We know that the Petty situation—six robberies in a restaurant at the same time—is one episode, a continuous course of conduct, and a single “occasion.” We have also concluded that two convictions for drug sales to two customers in the same room seconds apart counted as only one prior conviction under the ACCA, because the offenses were “committed, in essence, simultaneously.” United States v. Willoughby, 653 F.3d 738, 742 (8th Cir. 2011). But even when an offender sets out to commit multiple violent felonies on a single day, he can sustain more than one qualifying conviction. In Deroo, we held that three burglaries on one night were distinct occasions where the defendant burglarized three cabins with different owners on different lakes. 304 F.3d at 828. We observed that the burglaries occurred
In Hamell, we held that two assaults were committed on different occasions where the defendant stabbed one victim with a knife inside a tavern, and shot at another victim twenty-five minutes later after that victim called the police and approached the defendant‘s girlfriend. 3 F.3d at 1191. We explained that the “assaults happened at different times and places and had different motivations.” Id. United States v. Humphrey, 759 F.3d 909 (8th Cir. 2014), likewise concluded that a defendant‘s convictions for first-degree assault and first-degree robbery were separate predicate offenses where the two offenses were committed fifteen minutes and three blocks apart against different victims. Id. at 911-12. Synthesizing our decisions, the court in Willoughby observed that important considerations in the inquiry include “the time lapse between offenses,” “the physical distance between their occurrence,” and “their lack of overall substantive continuity, a factor that is often demonstrated in the violent-felony context by different victims or different aggressions.” 653 F.3d at 743.

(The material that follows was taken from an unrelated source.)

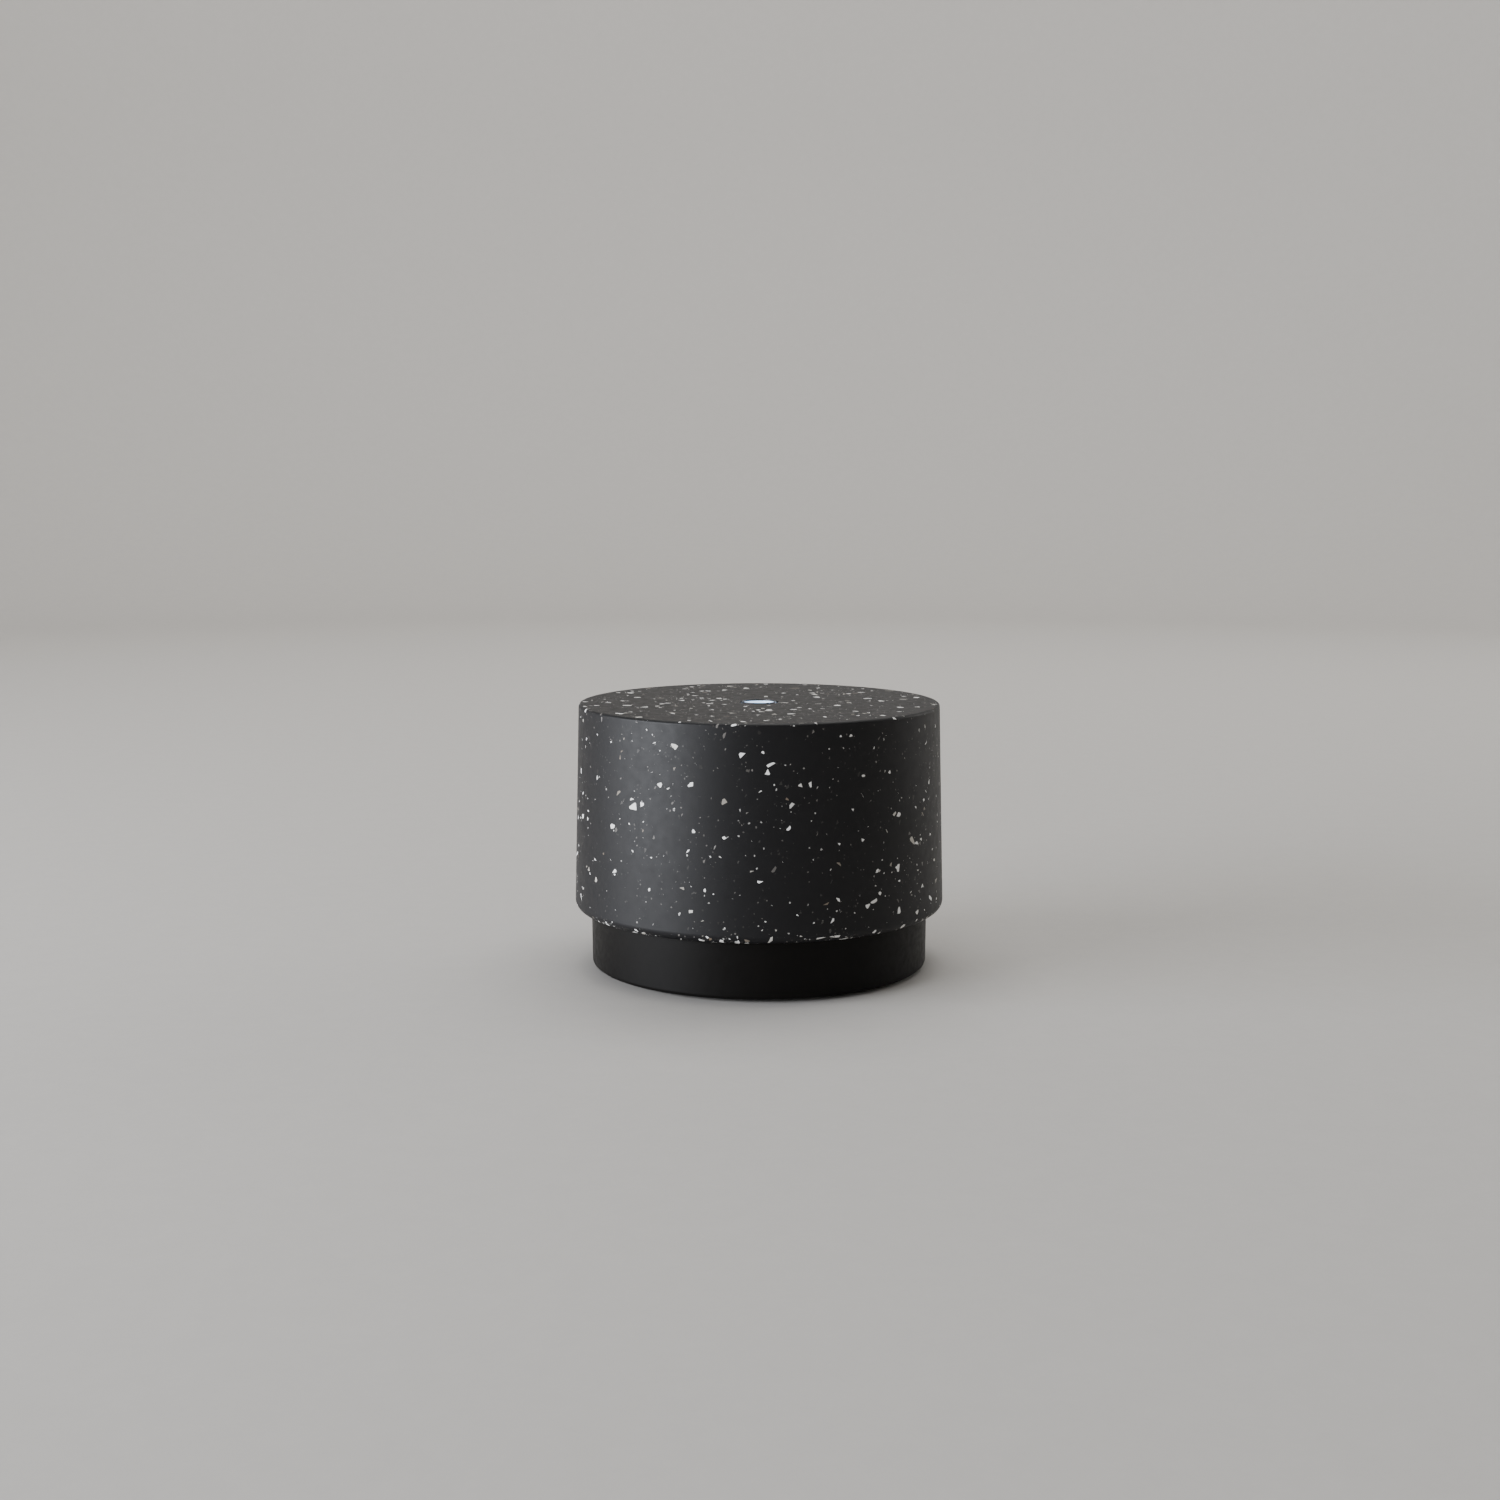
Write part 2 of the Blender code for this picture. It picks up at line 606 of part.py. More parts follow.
def make_board():
    x0, x1 = BOARD_X
    centre = (x0 + x1) / 2
    outline = rounded_rectangle((x1 - x0) / 2, BOARD_HALF_DEPTH, 2.0)
    board = slab("main_board", outline, BOARD_BOTTOM, BOARD_TOP, board_green(), (centre, 0, 0))
    for i, spot in enumerate(BOARD_SCREWS):
        hole = rod_profile(1.2, BOARD_BOTTOM - 1, BOARD_TOP + 1)
        cut(board, turned(f"board_hole_{i}", hole, None, 8, (*spot, 0)))
        screw(f"board_screw_{i + 1}", 2.0, 1.2, 0.8, 6.0, (*spot, BOARD_TOP + GAP + 1.2), upward=False)
    seat = BOARD_TOP + GAP
    drum = [
        (0, seat),
        (4.8, seat),
        (4.8, seat + 1.2),
        (3.9, seat + 1.6),
        (3.9, seat + 6.4),
        (4.8, seat + 6.8),
        (4.8, seat + 8.0),
        (0, seat + 8.0),
    ]
    turned("inductor", drum, material("ferrite", (0.06, 0.06, 0.065), 0.6), 14, (-30, 12, 0))
    can = rounded([
        (0, seat),
        (4.0, seat, 0.4, 1),
        (4.0, seat + 1.6),
        (3.7, seat + 1.9),
        (4.0, seat + 2.2),
        (4.0, seat + 10.0, 0.5, 1),
        (0, seat + 10.0),
    ])
    turned("capacitor", can, material("can_sleeve", (0.03, 0.05, 0.12), 0.4), 14, (-30, -12, 0))
    chip = material("chip_black", (0.02, 0.02, 0.022), 0.5)
    block("driver_chip", (-20, -3.0, seat), (-11, 3.0, seat + 1.6), chip, 0.25)
    bright = material("aluminium", (0.75, 0.76, 0.78), 0.35, 1.0)
    sink = block("heat_sink", (-44, -5, seat), (-36, 5, seat + 9), bright)
    for i in range(3):
        y = (i - 1) * 3.0
        cut(sink, block(f"sink_gap_{i}", (-42.8, y - 0.8, seat + 2), (-30, y + 0.8, seat + 12), None))


def make_light_ring():
    low = DECK_TOP + GAP
    turned("led_board", washer_profile(18.2, 28.0, low, low + 1.2), board_green(), 32)
    lamp = material("led_white", (0.9, 0.9, 0.8), 0.3)
    for i, angle in enumerate(LED_ANGLES):
        spot = (*on_circle(LED_CIRCLE, angle), 0)
        block(f"led_{i + 1}", (-2, -2, low + 1.5), (2, 2, low + 3.0), lamp, 0.3, spot, angle)


def make_jack():
    """The power inlet: a round collar on a square body behind the wall, with a metal centre pin."""
    length = 11.5
    floor = 2.5
    at = (0, JACK_FACE - length, JACK_Z)
    collar = [
        (0, 0),
        (JACK_RADIUS, 0),
        (JACK_RADIUS, length),
        (JACK_BORE, length),
        (JACK_BORE, floor),
        (0, floor),
    ]
    jack = turned("dc_jack", collar, black_plastic(), 16, at)
    body = block("jack_body", (-4.6, -4.6, -3.0), (4.6, 4.6, 1.5), None, 0, at)
    add(jack, body)
    tip = length - 0.5
    rod = [(0, floor + GAP), (JACK_PIN, floor + GAP), (JACK_PIN, tip - 0.5), (0.6, tip), (0, tip)]
    pin = turned("dc_pin", rod, steel(), 12, at)
    for obj in (jack, body, pin):
        facing_out(obj, 90)


def make_button(name, angle):
    """A button cap with its flange, the switch behind it, and the plunger that the cap pushes."""
    at = (0, 0, BUTTON_Z)
    outline = rounded_rectangle(BUTTON_WIDTH / 2, BUTTON_HEIGHT / 2, 2.1, 3)
    cap = slab(f"{name}_button", outline, BUTTON_BACK, BUTTON_FACE, black_plastic(), at)
    flange = slab(
        f"{name}_flange", rounded_rectangle(7.4, 4.2, 1.0), BUTTON_BACK, BUTTON_BACK + 1.1, None, at
    )
    add(cap, flange)
    plunger_top = BUTTON_BACK - GAP
    plunger = turned(f"{name}_plunger", rod_profile(1.7, plunger_top - 3.5, plunger_top), black_plastic(), 14, at)
    switch_top = plunger_top - 1.2
    switch = block(f"{name}_switch", (-3, -3, switch_top - 3.5), (3, 3, switch_top), steel(), 0, at)
    well = turned(f"{name}_well", rod_profile(2.0, plunger_top - 4.5, switch_top + 1), None, 16, at)
    cut(switch, well)
    plate_top = switch_top - 3.5 - GAP
    plate = slab(
        f"{name}_switch_board", rounded_rectangle(7, 6, 0.8), plate_top - 1.2, plate_top, board_green(), at
    )
    for obj in (cap, flange, plunger, switch, well, plate):
        facing_out(obj, angle)


def make_wire(name, route, thickness=0.6):
    """A lead along a smooth line through hand-picked points inside the housing."""
    curve = bpy.data.curves.new(name, "CURVE")
    curve.dimensions = "3D"
    curve.bevel_depth = thickness * MM
    curve.bevel_resolution = 1
    curve.use_fill_caps = True
    points = smooth_route(route)
    line = curve.splines.new("POLY")
    line.points.add(len(points) - 1)
    for point, spot in zip(line.points, points):
        point.co = (*(spot * MM), 1)
    curve.materials.append(wire_red())
    obj = bpy.data.objects.new(name, curve)
    bpy.context.scene.collection.objects.link(obj)


def smooth_route(route, steps=3):
    """Points on a Catmull-Rom curve through the route's own points."""
    ends = [Vector(spot) for spot in route]
    ends = [2 * ends[0] - ends[1], *ends, 2 * ends[-1] - ends[-2]]
    points = [ends[1]]
    for a, b, c, d in zip(ends, ends[1:], ends[2:], ends[3:]):
        for step in range(1, steps + 1):
            t = step / steps
            pull = (c - a) * t + (2 * a - 5 * b + 4 * c - d) * t ** 2 + (3 * b - a - 3 * c + d) * t ** 3
            points.append(b + pull / 2)
    return points


def make_wires():
    seat = BOARD_TOP + GAP + 0.8
    make_wire("piezo_wire", [(-3, 1, 28.0), (-3.2, 2, 23), (-5, 7, 16), (-4.5, 13, 11.5), (-4, 16, seat)])
    make_wire("fan_wire", [(9.8, -8, 13), (6, -9, 15), (2, -10, 12), (-2, -11, seat)])
    make_wire("led_wire", [(-18.6, 2.8, 26.4), (-18.6, 3.0, 23), (-18, 8, 17), (-17, 14, 12), (-16, 16, seat)])
    make_wire("power_wire", [(-2, 42.8, 10.5), (-6, 38, 12), (-10, 30, 13), (-12, 22, 11.5), (-13, 20, seat)])
    make_wire("switch_wire", [(-20.5, 38.8, 10.5), (-19, 32, 12.5), (-21, 25, 12.5), (-22, 20, seat)])


def build():
    clear_scene()
    make_cover()
    make_lid()
    make_tank()
    make_piezo()
    make_base()
    make_bottom_cover()
    make_fan()
    make_board()
    make_light_ring()
    make_jack()
    for name, angle in BUTTON_ANGLES.items():
        make_button(name, angle)
    make_wires()


build()
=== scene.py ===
"""The looks of the essential oil diffuser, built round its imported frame.

Every place comes from the frame's own boxes. Shapes are written in millimetres and scaled by MM when
their meshes are made. Each frame node is replaced by a piece that is modelled again with fine rounds,
apart from the five leads inside, which keep their frame shapes and get coloured sleeves.
"""

import json
import math

import bmesh
import bpy
from mathutils import Matrix, Vector


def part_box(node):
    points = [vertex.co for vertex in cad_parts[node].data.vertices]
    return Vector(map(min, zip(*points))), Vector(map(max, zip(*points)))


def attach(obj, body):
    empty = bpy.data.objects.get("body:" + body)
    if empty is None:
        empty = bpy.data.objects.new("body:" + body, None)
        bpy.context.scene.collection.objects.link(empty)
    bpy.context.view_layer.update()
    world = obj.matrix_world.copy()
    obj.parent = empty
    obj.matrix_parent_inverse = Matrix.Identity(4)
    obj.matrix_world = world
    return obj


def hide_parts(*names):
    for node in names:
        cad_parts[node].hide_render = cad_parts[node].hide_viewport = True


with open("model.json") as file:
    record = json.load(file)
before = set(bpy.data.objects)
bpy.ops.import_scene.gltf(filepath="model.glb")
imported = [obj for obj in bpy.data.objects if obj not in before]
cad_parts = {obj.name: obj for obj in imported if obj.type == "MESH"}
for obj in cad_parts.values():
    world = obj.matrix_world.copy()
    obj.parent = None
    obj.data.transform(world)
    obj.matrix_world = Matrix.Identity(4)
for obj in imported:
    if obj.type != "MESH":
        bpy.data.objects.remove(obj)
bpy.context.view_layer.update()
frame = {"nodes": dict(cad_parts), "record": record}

MM = 0.001
FINE = 256  # facets round a large turned piece
ROUND = 64  # facets round a small one

# Camera: a 48 mm lens on a 36 mm sensor, a little above the object and looking down on it
LENS = 48.0
CAMERA_PLACE = (-0.0032, -0.6973, 0.1730)
CAMERA_PITCH = 7.93

# What the boxes don't tell: sizes in millimetres, angles in degrees, and counts
COVER_DRAFT = 1.9
COVER_WALL = 4.0
OUTLET_RADIUS = 6.6
CHIMNEY_BORE = 4.7
TANK_WALL = 2.4
BUTTON_FACE = 59.75  # from the base's axis to the middle of a button's face
BUTTON_HALF = (6.5, 3.25)
BUTTON_CORNER = 2.1
BUTTON_GAP = 0.3
FAN_BORE = 16.6
BOSSES = (50.5, (45, 135, 225, 315))  # the radius of their circle, and their angles
TANK_SCREWS = (40.0, (90, 210, 330))
BUTTON_ANGLES = {"mist": 118, "light": 62}
BLADE_COUNT = 7

SIGNS = ((1, 1), (-1, 1), (-1, -1), (1, -1))  # the four corners, counter-clockwise
PAST = 1  # how far a cutting tool reaches past the face that it cuts


# ---- places

def lows(node):
    """A frame node's lowest corner in millimetres."""
    return Vector(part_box(node)[0]) / MM


def highs(node):
    """A frame node's highest corner in millimetres."""
    return Vector(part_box(node)[1]) / MM


def middle(node):
    return (lows(node) + highs(node)) / 2


def heights(node):
    return (lows(node).z, highs(node).z)


def half_width(node):
    return (highs(node).x - lows(node).x) / 2


def on_circle(radius, angle):
    return (radius * math.cos(math.radians(angle)), radius * math.sin(math.radians(angle)))


def at(x, y, z=0):
    return Matrix.Translation((x, y, z))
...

In Levering‘s case, the charging documents from the Iowa criminal cases establish that he committed the assaults in two different counties at different times against different victims. One assault occurred in Dallas County, “just west of the West Des Moines city limits,” and the other in Adair County, “[a]s the vehicle traveled west [on Interstate 80] in the eastbound lane.” In Dallas County, Levering drove his vehicle into a car driven by a pursuing police officer and ran him off the road; in Adair County, Levering forced numerous vehicles, including semi-trucks, off the road.2
Levering acknowledges all of this, but he maintains that the two assaults should count as only one predicate offense because they were part of a “continuous course of conduct“—namely, his flight from police. Levering argues that his assaults, like the drug sales in Willoughby, were not “separate and distinct criminal episodes” because they shared the same motivation—evading arrest—and were committed without any intervening period of repose that might have provided Levering an opportunity to cease his criminal activity.
Levering is correct that a finding of “different motivations” for multiple offenses can support a determination of different occasions, Hamell, 3 F.3d at 1191, but a change in purpose is not a necessary condition. A serial burglar presumably acts with a single motivation to gather stolen property, but his multiple burglaries on a single night occur on different occasions. And while we have relied on “a discernable pause in activity” between offenses to support a determination of different occasions, Davidson, 527 F.3d at 710, the primary significance of the pause is the chance to discontinue criminal activity—an opportunity that is not present in the case of simultaneous offenses like the restaurant robbery in Petty or the dual drug sale in Willoughby. Levering‘s high-speed flight might not have facilitated calm reflection, but the length of the pursuit undoubtedly gave him an opportunity “to cease and desist from further criminal activity,” id., by discontinuing the chase or making a conscious choice to avoid assaulting other drivers whom he encountered on the road. See United States v. Williams, 187 F.3d 429, 431 (4th Cir. 1999).
We respectfully differ with the broad statement in two unpublished opinions from the Sixth Circuit that “[g]enerally when a person is evading or resisting arrest immediately following the actions giving rise to the arrest, subsequent offenses arising out of the evasion or resistance are part of the same criminal episode.” United States v. Clark, 591 F. App‘x 367, 376 (6th Cir. 2014); see United States v. Mann, 552 F. App‘x 464, 470 (6th Cir. 2014). These nonprecedential decisions purported to derive the quoted proposition from United States v. Graves, 60 F.3d 1183 (6th Cir. 1995), see Mann, 552 F. App‘x at 470, but they extended Graves in a significant way without convincing explanation. Graves involved a burglary and an assault that was committed while resisting arrest for the burglary. The perpetrator “was still at the location of the burglary when he was chased by the police and pointed the gun at the officer.” 60 F.3d at 1187. The common location for both offenses led the Graves court to find the situation “more closely analogous to Petty where the defendant simultaneously robbed multiple victims.” Id. But Graves itself was rejected by the Fourth Circuit in United States v. Leeson, 453 F.3d 631, 643 n.5 (4th Cir. 2006), so Clark and Mann rise from a shaky foundation. And whatever the merit of Graves and its conclusion about offenses committed in a single location, its rationale does not dictate that all activity undertaken while resisting or evading arrest at different places and at different times occurs on a single “occasion.”
Levering committed two assaults on the same date but at different times in different counties against different victims. We conclude that Levering‘s assaults in Dallas and Adair counties were “committed on occasions different from one another” and qualify as separate predicate offenses under
The judgment of the district court is affirmed.